Cons: Adds dependencies and integration complexity.
3. cgexec Tool
Launch tasks directly in a cgroup using cgexec:
# cgexec -g cpu,memory:my_cgroup ./my_app
Pros: Avoids manual PID tracking and API integration.
Cons: Requires modifying startup commands, which may not suit legacy applications.
Note: One notable exclusion here is systemd[2], which uses its own internal rules and unit files to manage cgroups. Since this article focuses on libcgroup-based handling, systemd-specific behavior is out of scope.
Introducing cgrulesengd: Automated task classification
Imagine if tasks could automatically be placed into the correct cgroup without scripts, API calls, or custom launch commands. That’s exactly what cgrulesengd, a daemon provided by libcgroup, enables.
This background service monitors process creation and migrates tasks to the appropriate cgroups based on rules defined in /etc/cgrules.conf.
How it works
- Rule Definition: Define mapping rules in
/etc/cgrules.confthat associate users, groups, or commands with target cgroups. - Daemon Execution: cgrulesengd enforces these rules either as a persistent daemon or a one-shot tool.
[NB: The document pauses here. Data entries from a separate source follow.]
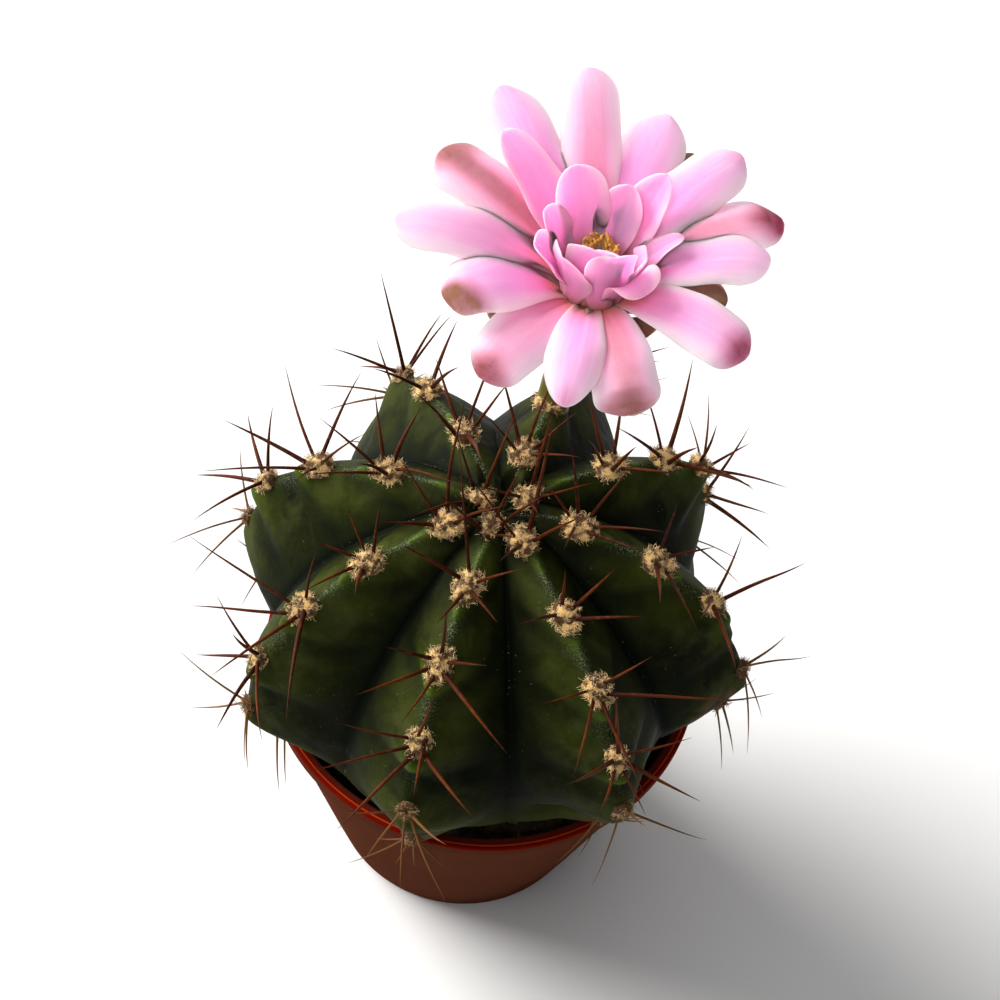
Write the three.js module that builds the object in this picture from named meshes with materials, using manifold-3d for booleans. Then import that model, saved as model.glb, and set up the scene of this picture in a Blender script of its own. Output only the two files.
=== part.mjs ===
// A round ribbed cactus in flower, growing in a thin plastic nursery pot.
// Millimetres, +Z up. The origin is the middle of the pot's underside, and the front is -Y.

import * as THREE from 'three';
import { mergeVertices } from 'three/addons/utils/BufferGeometryUtils.js';
import Module from 'manifold-3d';

const wasm = await Module();
wasm.setup();

const { degToRad, lerp, smoothstep, clamp } = THREE.MathUtils;
const turn = 2 * Math.PI;

// Clearance between pieces that touch
const GAP = 0.35;

// Pot
const POT_HEIGHT = 55;
const RIM_RADIUS = 37.5;
const BASE_RADIUS = 24.6;
const WALL = 1.3;
const FLOOR = 2.2;
const LIP_HEIGHT = 3.4;
const LIP_PROUD = 1.1;
const EDGE_ROUND = 0.7;
const POT_SIDES = 40;
const DRAIN_COUNT = 6;
const DRAIN_RADIUS = 3.2;
const DRAIN_CIRCLE = 17;

// Soil
const SOIL_TOP = 47.5;
const SOIL_CROWN = 0.8;
const SOIL_SIDES = 28;

// Stem: its widest level stands above the rim, and the whole stem leans towards -X
const STEM_PLACE = { x: 1.4, y: 0.1, z: 68.2 };
const STEM_LEAN = 4;
const BODY_RADIUS = 43.3;
const CROWN_RISE = 32.7;
const CROWN_POWER = 2.25;
const UNDER_DROP = 21;
const UNDER_POWER = 2.4;
const NECK_LEVEL = -57;
const ROOT_DROP = 13;
const CROWN_SINK = 3;
const CROWN_WIDTH = 10;
const FLANK_SWELL = 1.2;
const KNOB = 1.1;
const RIM_CLEAR = 0.45;
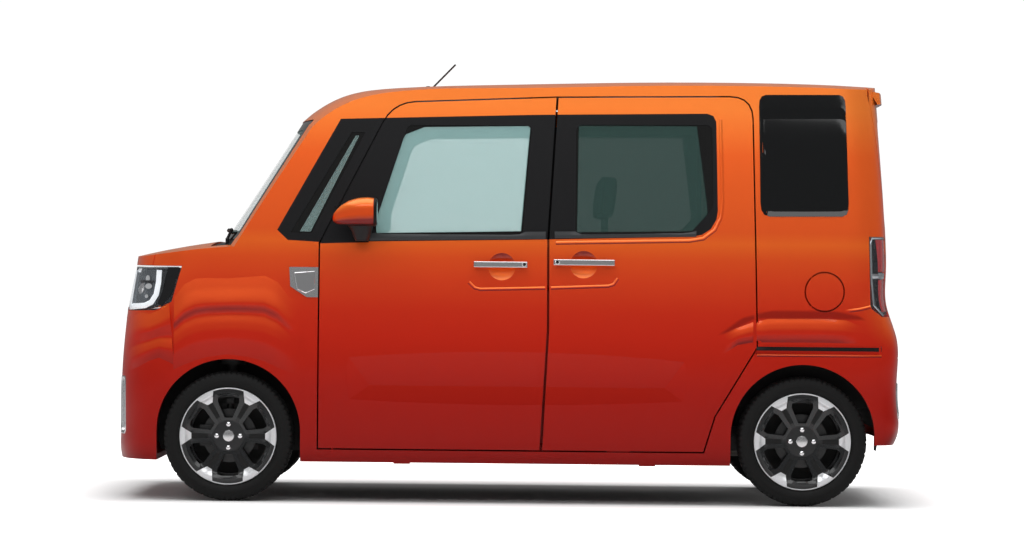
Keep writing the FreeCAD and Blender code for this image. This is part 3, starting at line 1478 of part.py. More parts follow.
def make_knuckle():
    """A left front knuckle: upright between its two pivots, stub axle, caliper and steering arm."""
    wheel = Vector(FRONT_AXLE, size.front_wheel_offset, size.tyre_radius)
    back = wheel.y - size.upright_inset
    front_face = back - size.upright_sheet
    low, high = wheel.z - size.lower_pivot_drop, wheel.z + size.upper_pivot_rise
    upright = box((wheel.x - size.upright_width / 2, front_face, low),
                  (wheel.x + size.upright_width / 2, back, high))
    stub = rod((wheel.x, back - size.upright_sheet / 2, wheel.z), (wheel.x, wheel.y + size.stub_reach, wheel.z),
               size.stub_radius)
    bosses = []
    bores = []
    for z in (low, high - size.pivot_boss_height):
        foot = Vector(wheel.x, size.pivot_offset, z)
        bosses.append(Part.makeCylinder(size.pivot_boss_radius, size.pivot_boss_height, foot))
    pin = size.pivot_bore_depth
    bores.append(Part.makeCylinder(size.pivot_pin_radius + size.pivot_fit, pin,
                                   Vector(wheel.x, size.pivot_offset, low)))
    bores.append(Part.makeCylinder(size.pivot_pin_radius + size.pivot_fit, pin,
                                   Vector(wheel.x, size.pivot_offset, high - pin)))
    arm_low = wheel.z - size.steering_arm_drop - size.steering_arm_width
    arm = box((wheel.x - size.steering_arm_reach, front_face, arm_low),
              (wheel.x, back, wheel.z - size.steering_arm_drop))
    disc_out = wheel.y - size.disc_offset
    disc_in = disc_out - size.disc_sheet
    half = size.caliper_length / 2
    caliper = box((wheel.x + size.caliper_place - size.caliper_width / 2, front_face, wheel.z - half),
                  (wheel.x + size.caliper_place + size.caliper_width / 2, disc_out + size.upright_sheet / 2 + size.caliper_clearance,
                   wheel.z + half))
    bridge = box((wheel.x, front_face, wheel.z - size.steering_arm_width),
                 (wheel.x + size.caliper_place, back, wheel.z + size.steering_arm_width))
    slot = Part.makeCylinder(size.disc_radius + size.caliper_clearance,
                             size.disc_sheet + size.caliper_clearance * 2,
                             Vector(wheel.x, disc_in - size.caliper_clearance, wheel.z), Vector(0, 1, 0))
    knuckle = upright.fuse([stub, *bosses, arm, bridge]).cut(bores)
    return largest(knuckle.fuse(caliper.cut(slot)))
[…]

cgrules.conf – Example usecases
- Move all tasks created by
databaseuser, into theDBcgroup:
database * DB
- Ignore all tasks created by database user, preventing them from being migrated:
database * DB ignore
For more details on writing a rule, refer cgrules.conf(5) man page [3].
Handling Real-Time tasks: A critical caveat
Dealing with real-time (RT) tasks introduces complexity. This article does not dive into RT tasks in detail, but for an in-depth discussion, read my article Realtime and cgroups - a Cautionary Tale[4].
In brief: Real-time tasks require their destination cgroup to have an allocated real-time bandwidth. A global quota divided among all cgroups and their descendants. Improper migration can prevent real-time tasks from running, especially if the target cgroup lacks the necessary RT quota.
Example scenario
Suppose you want to:
- Move all tasks created by the
databaseuser to the DB cgroup - Move all other tasks to the
otherscgroup
Your rules might looks like this:
database * DB
* * others
If this setup includes a mix of normal and real-time tasks, cgrulesengd does not check whether the destination cgroup has real-time bandwidth. It will migrate all tasks based on the rules in /etc/cgrules.conf, placing the burden on the administrator or application to ensure proper RT configuration. This defeats the purpose of automation and reintroduces the same risks the daemon is meant to avoid.
Solution: ignore_rt
To address this, libcgroup 3.2 introduced the ignore_rt option. It teaches cgrulesengd to skip migrating real-time tasks, preserving their ability to meet strict scheduling requirements. For example, if a real-time task is located in a database.realtime cgroup, then it will not be moved to the others cgroup because of the ignore_rt flag.
Updated example with ignore_rt:
database * DB
* * others ignore_rt
This ensures that real-time tasks remain in their original cgroups, where proper bandwidth and scheduling constraints are already configured.
Conclusion
Task classification is a critical, yet often overlooked, aspect of effective cgroup management. While tools like cgrulesengd make automation easier, they must be configured carefully, especially when handling real-time (RT) tasks. Misclassifying or blindly migrating RT processes can lead to failed scheduling, degraded performance, or even system crashes.
The ignore_rt option, introduced in libcgroup 3.2, provides a simple but powerful safeguard. By instructing cgrulesengd to skip real-time tasks, it helps maintain system stability without sacrificing the benefits of automated task placement for non-RT workloads.
If you rely on cgrulesengd for cgroup rule enforcement and your workloads include real-time processes, enabling ignore_rt is not just a good idea but essential. A single flag can mean the difference between efficient automation and unpredictable system behavior.